*What to work on*
Write out the whole listing word for word.

*Data section*
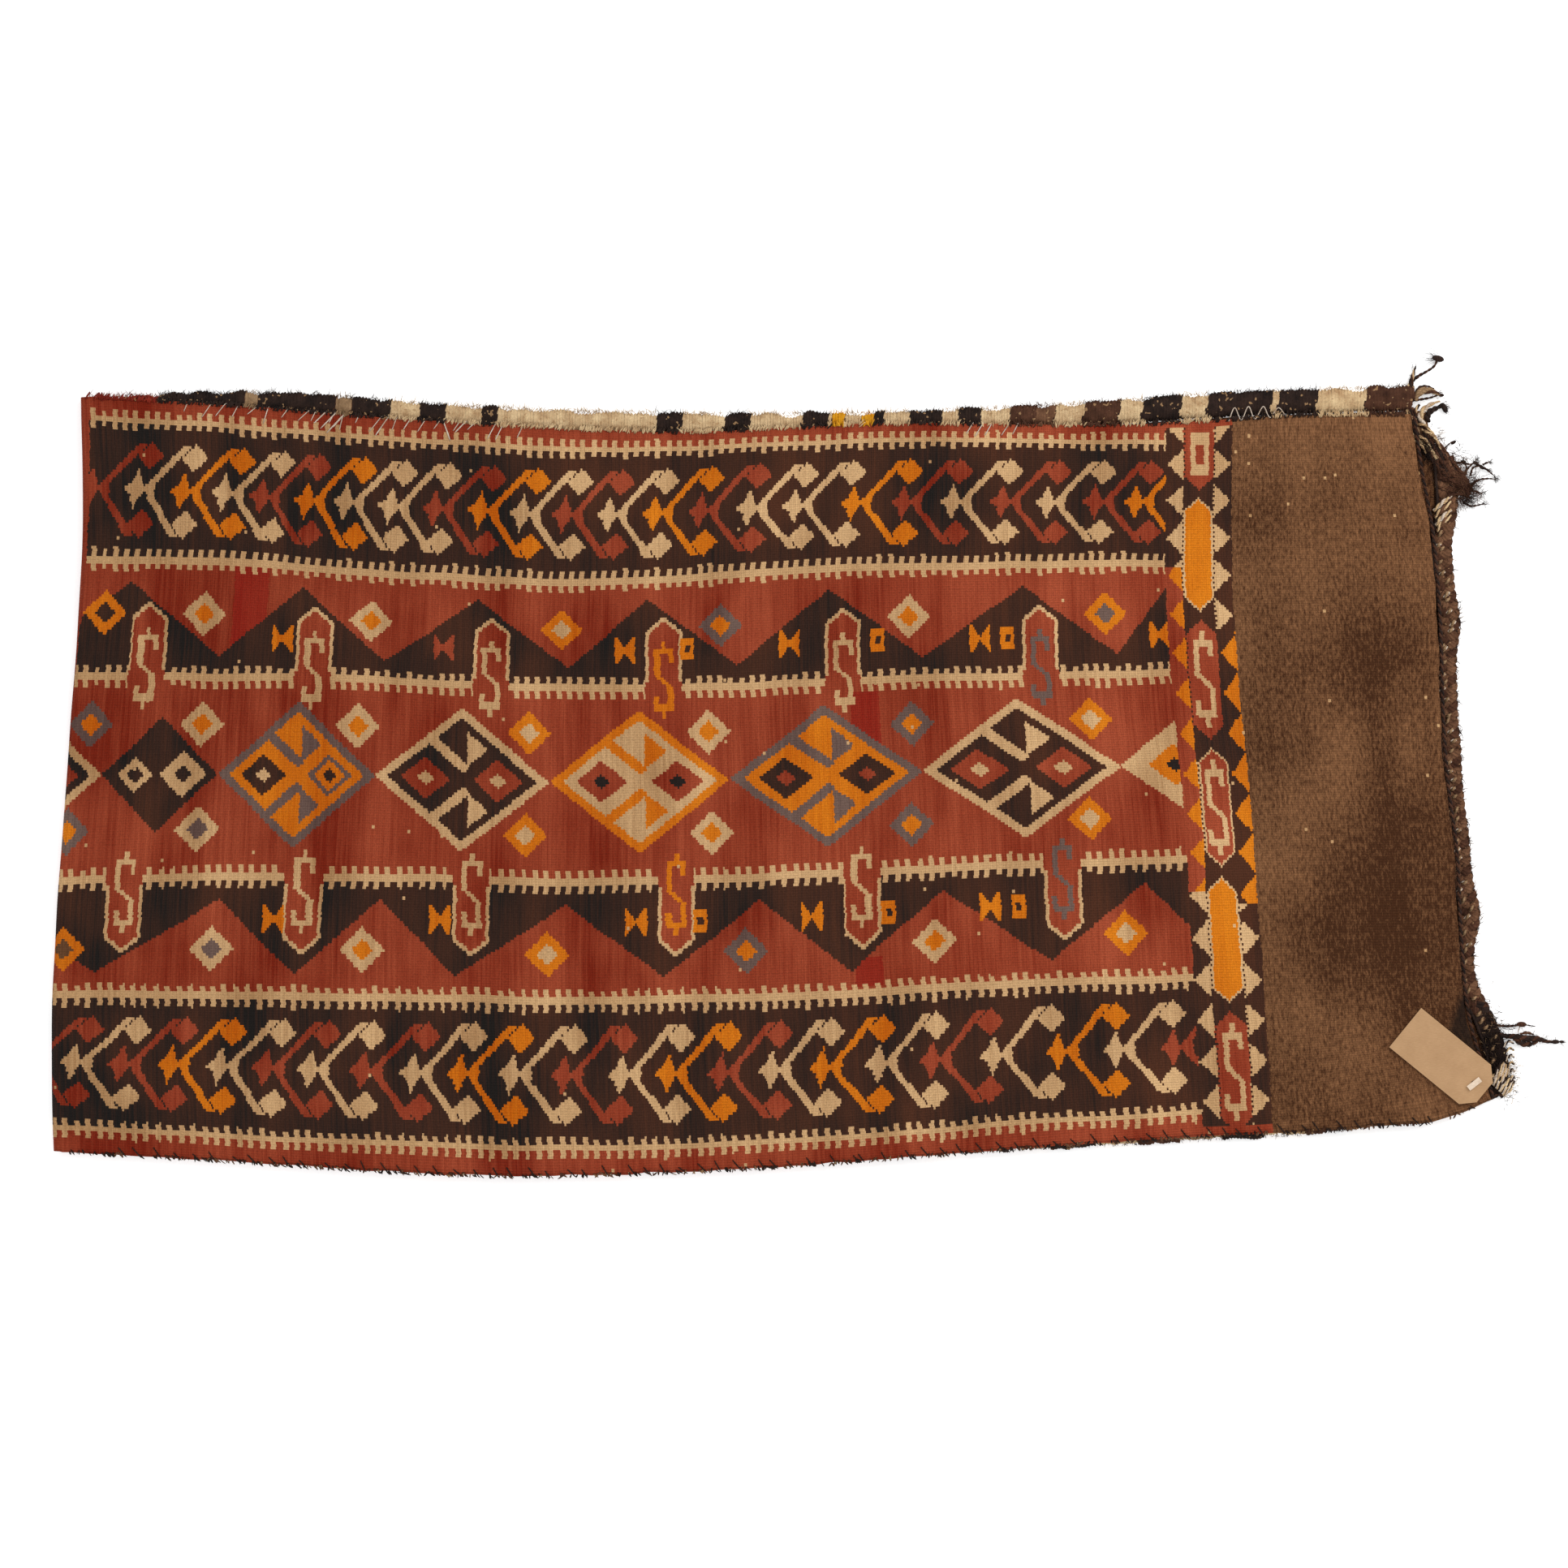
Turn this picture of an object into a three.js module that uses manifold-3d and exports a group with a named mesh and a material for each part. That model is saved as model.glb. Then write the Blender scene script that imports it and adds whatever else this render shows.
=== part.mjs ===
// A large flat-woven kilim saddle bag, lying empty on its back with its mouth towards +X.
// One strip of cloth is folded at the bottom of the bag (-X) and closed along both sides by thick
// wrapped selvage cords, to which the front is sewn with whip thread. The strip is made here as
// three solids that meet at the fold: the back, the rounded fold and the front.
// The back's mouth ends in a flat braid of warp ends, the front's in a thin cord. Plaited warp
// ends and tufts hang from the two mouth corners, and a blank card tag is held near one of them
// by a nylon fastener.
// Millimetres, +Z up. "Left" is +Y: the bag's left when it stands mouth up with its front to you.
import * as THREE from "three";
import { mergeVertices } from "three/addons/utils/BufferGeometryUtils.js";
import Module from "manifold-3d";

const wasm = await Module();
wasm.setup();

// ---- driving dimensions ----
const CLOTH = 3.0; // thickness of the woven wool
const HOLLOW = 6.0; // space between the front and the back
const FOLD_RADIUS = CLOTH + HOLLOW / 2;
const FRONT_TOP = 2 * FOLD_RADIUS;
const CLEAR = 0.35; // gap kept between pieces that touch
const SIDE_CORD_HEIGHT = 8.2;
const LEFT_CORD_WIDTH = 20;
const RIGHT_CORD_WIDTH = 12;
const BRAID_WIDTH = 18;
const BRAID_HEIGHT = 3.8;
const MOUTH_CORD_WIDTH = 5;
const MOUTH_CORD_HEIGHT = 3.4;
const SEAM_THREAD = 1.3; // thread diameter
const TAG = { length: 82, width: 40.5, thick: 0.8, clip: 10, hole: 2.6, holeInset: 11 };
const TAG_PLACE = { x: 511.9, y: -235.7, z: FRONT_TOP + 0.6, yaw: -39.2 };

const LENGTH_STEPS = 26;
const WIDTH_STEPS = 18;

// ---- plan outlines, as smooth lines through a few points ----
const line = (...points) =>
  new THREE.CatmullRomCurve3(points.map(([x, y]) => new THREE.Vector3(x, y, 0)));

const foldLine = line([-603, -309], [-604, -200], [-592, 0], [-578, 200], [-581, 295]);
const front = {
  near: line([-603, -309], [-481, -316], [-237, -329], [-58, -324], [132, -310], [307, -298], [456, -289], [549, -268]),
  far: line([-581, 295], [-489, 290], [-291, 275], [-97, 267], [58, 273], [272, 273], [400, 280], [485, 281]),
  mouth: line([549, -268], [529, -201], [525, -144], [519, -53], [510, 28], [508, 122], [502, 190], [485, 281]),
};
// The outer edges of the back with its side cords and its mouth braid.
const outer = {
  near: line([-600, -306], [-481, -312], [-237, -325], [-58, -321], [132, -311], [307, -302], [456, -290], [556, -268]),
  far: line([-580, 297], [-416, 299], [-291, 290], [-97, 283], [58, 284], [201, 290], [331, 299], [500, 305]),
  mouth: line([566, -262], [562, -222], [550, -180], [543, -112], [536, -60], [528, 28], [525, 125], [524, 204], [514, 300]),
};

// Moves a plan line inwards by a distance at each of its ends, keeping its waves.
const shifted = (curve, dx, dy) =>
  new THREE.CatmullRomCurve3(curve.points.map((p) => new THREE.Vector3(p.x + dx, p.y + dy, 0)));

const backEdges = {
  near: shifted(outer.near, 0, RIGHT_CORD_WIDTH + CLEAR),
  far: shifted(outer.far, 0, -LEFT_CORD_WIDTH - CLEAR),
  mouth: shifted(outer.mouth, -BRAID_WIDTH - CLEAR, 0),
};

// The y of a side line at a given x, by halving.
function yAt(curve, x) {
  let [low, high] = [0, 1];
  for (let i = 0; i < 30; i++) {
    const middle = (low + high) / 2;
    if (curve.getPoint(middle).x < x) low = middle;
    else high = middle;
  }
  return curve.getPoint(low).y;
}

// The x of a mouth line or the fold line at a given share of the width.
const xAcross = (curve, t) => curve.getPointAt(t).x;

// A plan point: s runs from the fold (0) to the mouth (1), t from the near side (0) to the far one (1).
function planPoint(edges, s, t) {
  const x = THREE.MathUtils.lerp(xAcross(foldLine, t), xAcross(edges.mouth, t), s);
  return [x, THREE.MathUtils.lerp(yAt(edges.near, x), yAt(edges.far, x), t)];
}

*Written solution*
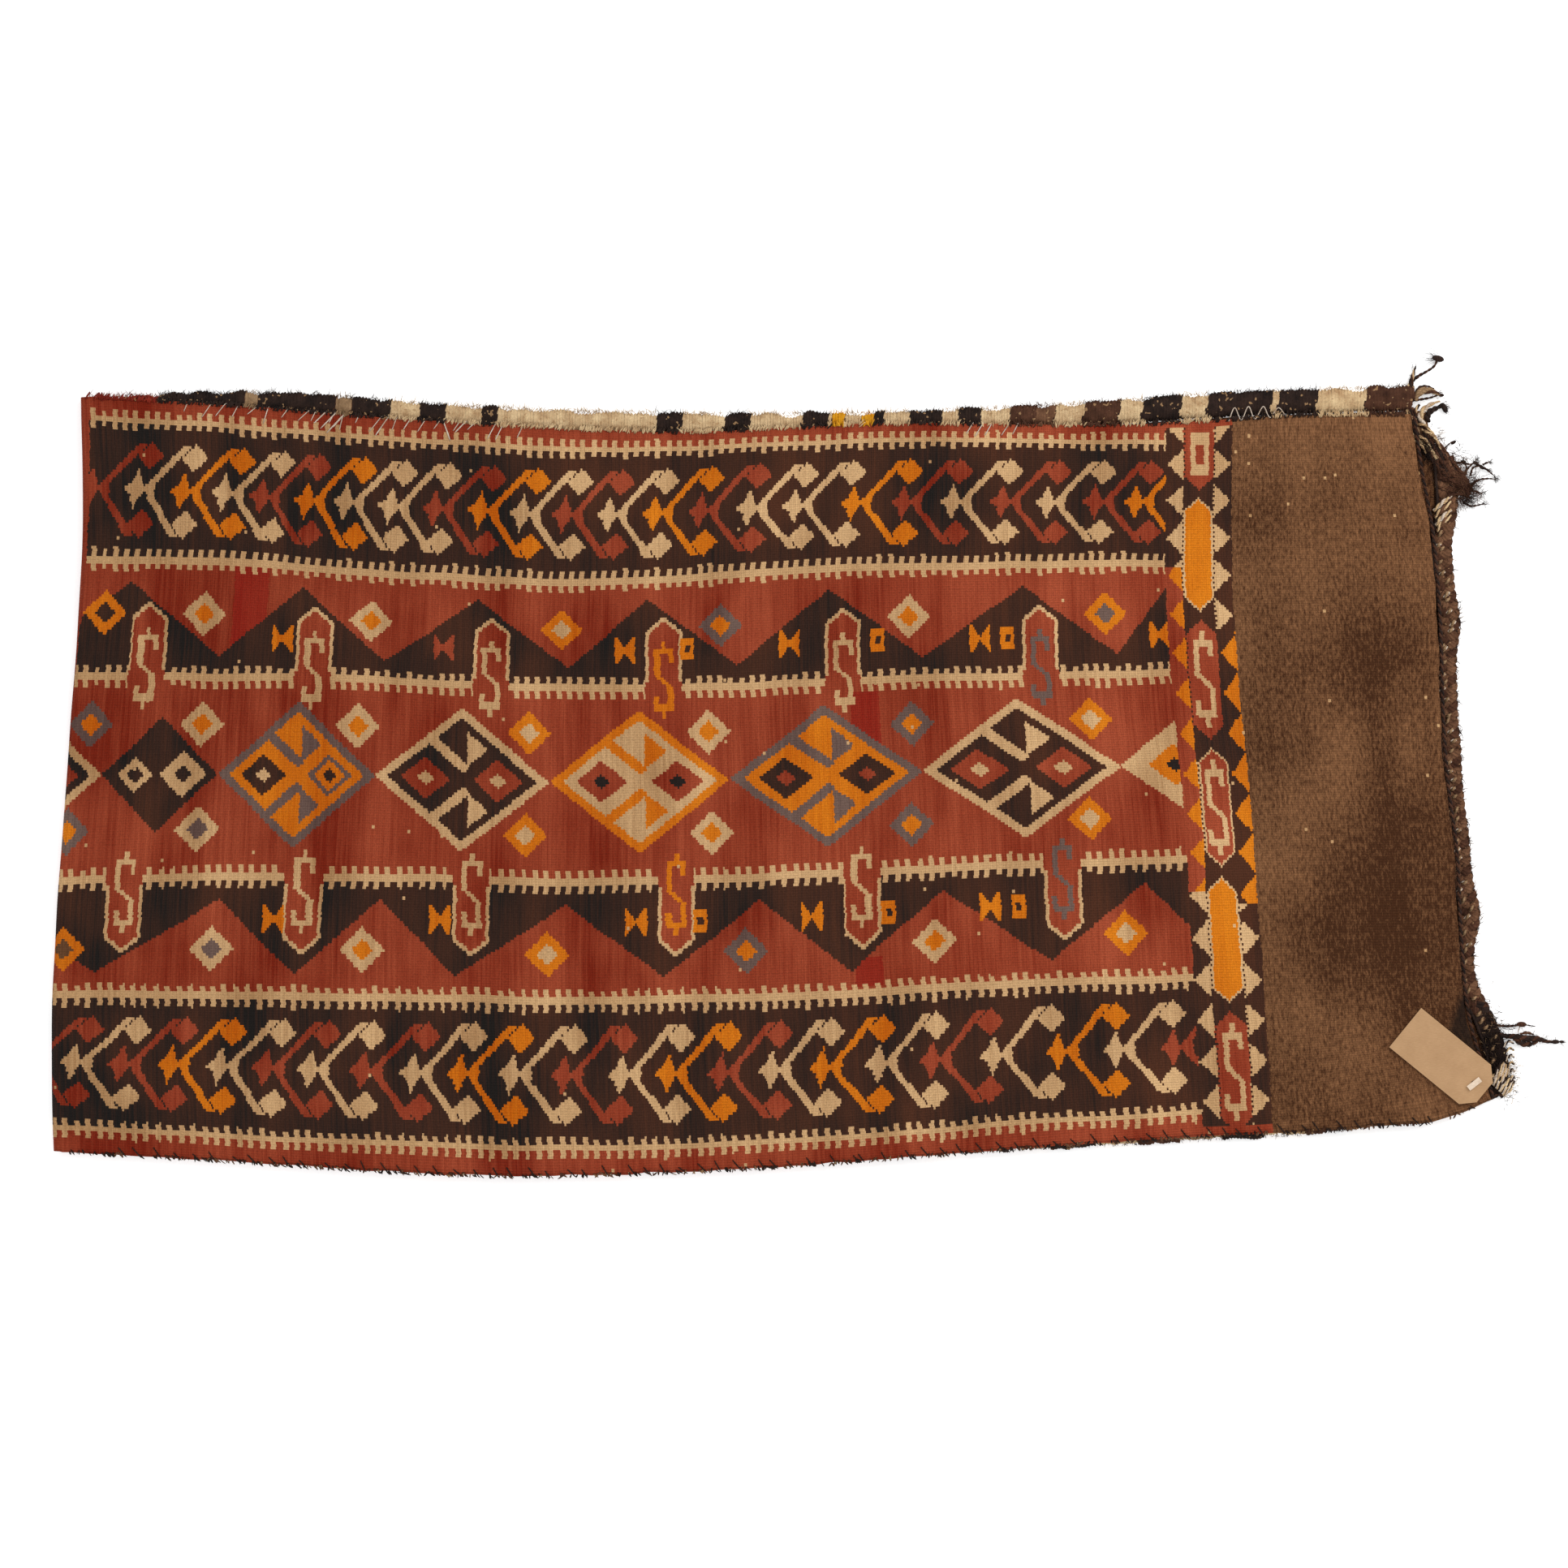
Turn this picture of an object into a three.js module that uses manifold-3d and exports a group with a named mesh and a material for each part. That model is saved as model.glb. Then write the Blender scene script that imports it and adds whatever else this render shows.
=== part.mjs ===
// A large flat-woven kilim saddle bag, lying empty on its back with its mouth towards +X.
// One strip of cloth is folded at the bottom of the bag (-X) and closed along both sides by thick
// wrapped selvage cords, to which the front is sewn with whip thread. The strip is made here as
// three solids that meet at the fold: the back, the rounded fold and the front.
// The back's mouth ends in a flat braid of warp ends, the front's in a thin cord. Plaited warp
// ends and tufts hang from the two mouth corners, and a blank card tag is held near one of them
// by a nylon fastener.
// Millimetres, +Z up. "Left" is +Y: the bag's left when it stands mouth up with its front to you.
import * as THREE from "three";
import { mergeVertices } from "three/addons/utils/BufferGeometryUtils.js";
import Module from "manifold-3d";

const wasm = await Module();
wasm.setup();

// ---- driving dimensions ----
const CLOTH = 3.0; // thickness of the woven wool
const HOLLOW = 6.0; // space between the front and the back
const FOLD_RADIUS = CLOTH + HOLLOW / 2;
const FRONT_TOP = 2 * FOLD_RADIUS;
const CLEAR = 0.35; // gap kept between pieces that touch
const SIDE_CORD_HEIGHT = 8.2;
const LEFT_CORD_WIDTH = 20;
const RIGHT_CORD_WIDTH = 12;
const BRAID_WIDTH = 18;
const BRAID_HEIGHT = 3.8;
const MOUTH_CORD_WIDTH = 5;
const MOUTH_CORD_HEIGHT = 3.4;
const SEAM_THREAD = 1.3; // thread diameter
const TAG = { length: 82, width: 40.5, thick: 0.8, clip: 10, hole: 2.6, holeInset: 11 };
const TAG_PLACE = { x: 511.9, y: -235.7, z: FRONT_TOP + 0.6, yaw: -39.2 };

const LENGTH_STEPS = 26;
const WIDTH_STEPS = 18;

// ---- plan outlines, as smooth lines through a few points ----
const line = (...points) =>
  new THREE.CatmullRomCurve3(points.map(([x, y]) => new THREE.Vector3(x, y, 0)));

const foldLine = line([-603, -309], [-604, -200], [-592, 0], [-578, 200], [-581, 295]);
const front = {
  near: line([-603, -309], [-481, -316], [-237, -329], [-58, -324], [132, -310], [307, -298], [456, -289], [549, -268]),
  far: line([-581, 295], [-489, 290], [-291, 275], [-97, 267], [58, 273], [272, 273], [400, 280], [485, 281]),
  mouth: line([549, -268], [529, -201], [525, -144], [519, -53], [510, 28], [508, 122], [502, 190], [485, 281]),
};
// The outer edges of the back with its side cords and its mouth braid.
const outer = {
  near: line([-600, -306], [-481, -312], [-237, -325], [-58, -321], [132, -311], [307, -302], [456, -290], [556, -268]),
  far: line([-580, 297], [-416, 299], [-291, 290], [-97, 283], [58, 284], [201, 290], [331, 299], [500, 305]),
  mouth: line([566, -262], [562, -222], [550, -180], [543, -112], [536, -60], [528, 28], [525, 125], [524, 204], [514, 300]),
};

// Moves a plan line inwards by a distance at each of its ends, keeping its waves.
const shifted = (curve, dx, dy) =>
  new THREE.CatmullRomCurve3(curve.points.map((p) => new THREE.Vector3(p.x + dx, p.y + dy, 0)));

const backEdges = {
  near: shifted(outer.near, 0, RIGHT_CORD_WIDTH + CLEAR),
  far: shifted(outer.far, 0, -LEFT_CORD_WIDTH - CLEAR),
  mouth: shifted(outer.mouth, -BRAID_WIDTH - CLEAR, 0),
};

// The y of a side line at a given x, by halving.
function yAt(curve, x) {
  let [low, high] = [0, 1];
  for (let i = 0; i < 30; i++) {
    const middle = (low + high) / 2;
    if (curve.getPoint(middle).x < x) low = middle;
    else high = middle;
  }
  return curve.getPoint(low).y;
}

// The x of a mouth line or the fold line at a given share of the width.
const xAcross = (curve, t) => curve.getPointAt(t).x;

// A plan point: s runs from the fold (0) to the mouth (1), t from the near side (0) to the far one (1).
function planPoint(edges, s, t) {
  const x = THREE.MathUtils.lerp(xAcross(foldLine, t), xAcross(edges.mouth, t), s);
  return [x, THREE.MathUtils.lerp(yAt(edges.near, x), yAt(edges.far, x), t)];
}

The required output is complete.